▶ _Set problem_:
Which lines in the records below contain the word "Blender"? Copy each one out.

Stored data entries

╔══

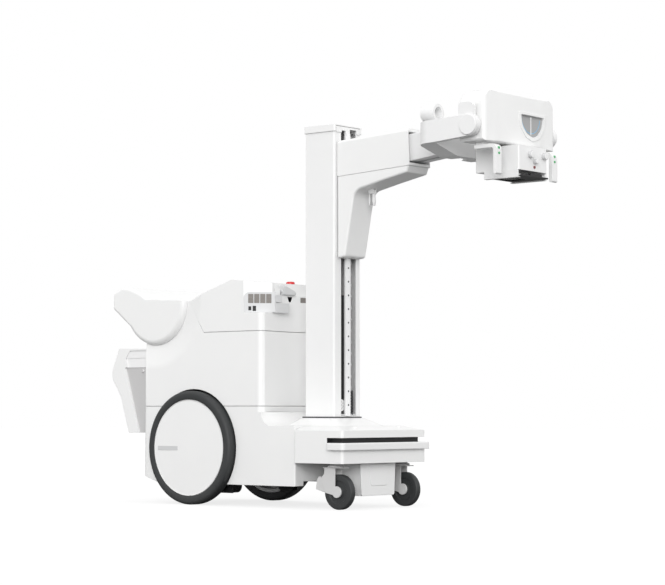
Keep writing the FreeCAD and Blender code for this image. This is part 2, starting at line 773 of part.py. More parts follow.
def column_mast():
    """The hollow mast with two long slots in its front and the bracket of the lift pulley."""
    height = column_top - column_bottom
    front = column_x + column_depth / 2
    tube = column_outline(0, column_bottom).extrude(V(0, 0, height))
    tube = tube.cut(column_outline(column_wall, column_bottom + 12).extrude(V(0, 0, height)))
    tongue = box(front - 7, front + cap_margin - 0.5, -tongue_half_width, tongue_half_width,
                 column_top - 6 + fit, column_top + 20.5)
    bracket = box(644, 650, -column_half_width + 2, -4, 425, 461)
    pin = rod_x(6, 648, 669, pulley_y, pulley_z)
    guides = [box(578, 592, y0, y1, column_bottom + 14, column_top - 8) for y0, y1 in
              ((-column_half_width + 3, -weight_half_width - fit), (weight_half_width + fit, column_half_width - 3))]
    tube = all_fused([tube, bracket, pin, tongue] + guides)
    for (y0, y1), top in ((slot_left, slot_left_top), (slot_right, slot_right_top)):
        tube = tube.cut(box(front - 10, front + 10, y0, y1, column_bottom + 3, top))
    tube = tube.fuse(foot_plate())
    return tube.cut(rod_z(spindle_radius + fit, foot_low - 1, column_bottom + 14, column_x, 0))


def foot_plate():
    """The plate at the foot of the mast, which covers the bearing of the column."""
    rear, front = column_x - column_depth / 2 - foot_reach, column_x + column_depth / 2 + foot_margin
    w = column_half_width + foot_margin
    return plan_prism([(rear, -w, 6), (front, -w, 6), (front, w, 6), (rear, w, 6)], foot_low, column_bottom)


def linear_rail():
    """The guide rail of the carriage, with a screw hole every rail_pitch."""
    front = column_x + column_depth / 2
    low, high = rail_low_z, column_top - 6
    w = rail_width / 2
    rail = plan_prism([(front, rail_y - w, 0), (front + rail_height * 0.45, rail_y - w + 2, 0),
                       (front + rail_height, rail_y - w, 0), (front + rail_height, rail_y + w, 0),
                       (front + rail_height * 0.45, rail_y + w - 2, 0), (front, rail_y + w, 0)], low, high)
    count = int((high - rail_first_hole - 10) // rail_pitch) + 1
    for i in range(count):
        rail = rail.cut(rod_x(4, front + 2, front + rail_height + 1, rail_y, rail_first_hole + i * rail_pitch))
    return rail


def column_cap():
    """The cap: it is open in front, where the top of the mast shows under its thin roof."""
    x0, x1 = column_x - column_depth / 2 - cap_margin, column_x + column_depth / 2 + cap_margin
    w, t = column_half_width + cap_margin, cap_thickness
    low, high = column_top - 3, column_top + 27
    cap = plan_prism([(x0, -w, 8), (x1, -w, 6), (x1, w, 6), (x0, w, 8)], low, high)
    space = plan_prism([(x0 + t, -w + t, 4), (x1 - t, -w + t, 0), (x1 - t, w - t, 0), (x0 + t, w - t, 4)],
                       low - 1, high - t)
    opening = tongue_half_width + 1.6
    space = space.fuse(box(x1 - 2 * t, x1 + 1, -opening, opening, low - 1, high - t))
    lugs = []
    for side in (-1, 1):
        y = sorted((side * (w - 30), side * (w - 3)))
        lugs.append(box(x0 + 20, x0 + 50, y[0], y[1], column_top + fit, high - t + 1))
        lugs.append(box(x1 - 50, x1 - 20, y[0], y[1], column_top + fit, high - t + 1))
    return all_fused([cap.cut(space)] + lugs)


def lift_chain():
    """The chain behind the right-hand slot, as a band of links with pins."""
    x, y = 661.0, 35.0
    band = box(x - 2.5, x + 2.5, y - 8, y + 8, column_bottom + 12 + fit, column_top - 15)
    pins = [rod_y(4, y - 12, y + 12, x, z) for z in range(int(column_bottom) + 27, int(column_top) - 30, 50)]
    return all_fused([band] + pins)


def lift_pulley():
    wheel = rod_x(pulley_radius, 655, 668, pulley_y, pulley_z)
    groove = Part.makeTorus(pulley_radius + 2, 5, V(661.5, pulley_y, pulley_z), V(1, 0, 0))
    holes = []
    for i in range(6):
        hole = rod_x(4, 650, 670, pulley_y, pulley_z + 15)
        hole.rotate(V(660, pulley_y, pulley_z), V(1, 0, 0), 60 * i)
        holes.append(hole)
    return wheel.cut(groove).cut(all_fused(holes)).cut(rod_x(6 + bore_fit, 650, 670, pulley_y, pulley_z))


def counterweight():
    w, pitch = weight_half_width, 50
    lows = [weight_low + pitch * i for i in range(weight_plates)]
    plates = [box(526, 639, -w, w, low, low + 48) for low in lows]
    core = box(530, 635, 4 - w, w - 4, weight_low, weight_low + pitch * weight_plates - 2)
    return all_fused(plates + [core])


# Carriage and telescopic arm. The arm is built level and then tilted up by its rise.

def risen(shape):
    lifted = shape.copy()
    lifted.rotate(V(housing_front_x, 0, arm_axis_z), V(0, -1, 0), arm_rise)
    return lifted


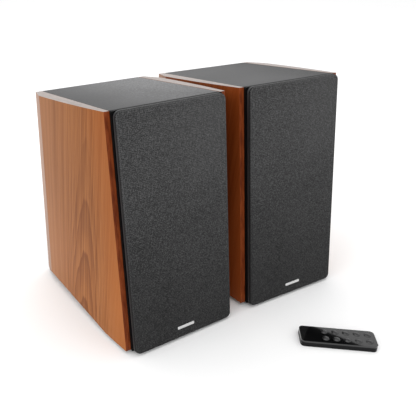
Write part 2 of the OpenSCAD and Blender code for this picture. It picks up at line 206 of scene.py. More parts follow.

╚══

▶ _Solution to this exercise_:
Keep writing the FreeCAD and Blender code for this image. This is part 2, starting at line 773 of part.py. More parts follow.
Write part 2 of the OpenSCAD and Blender code for this picture. It picks up at line 206 of scene.py. More parts follow.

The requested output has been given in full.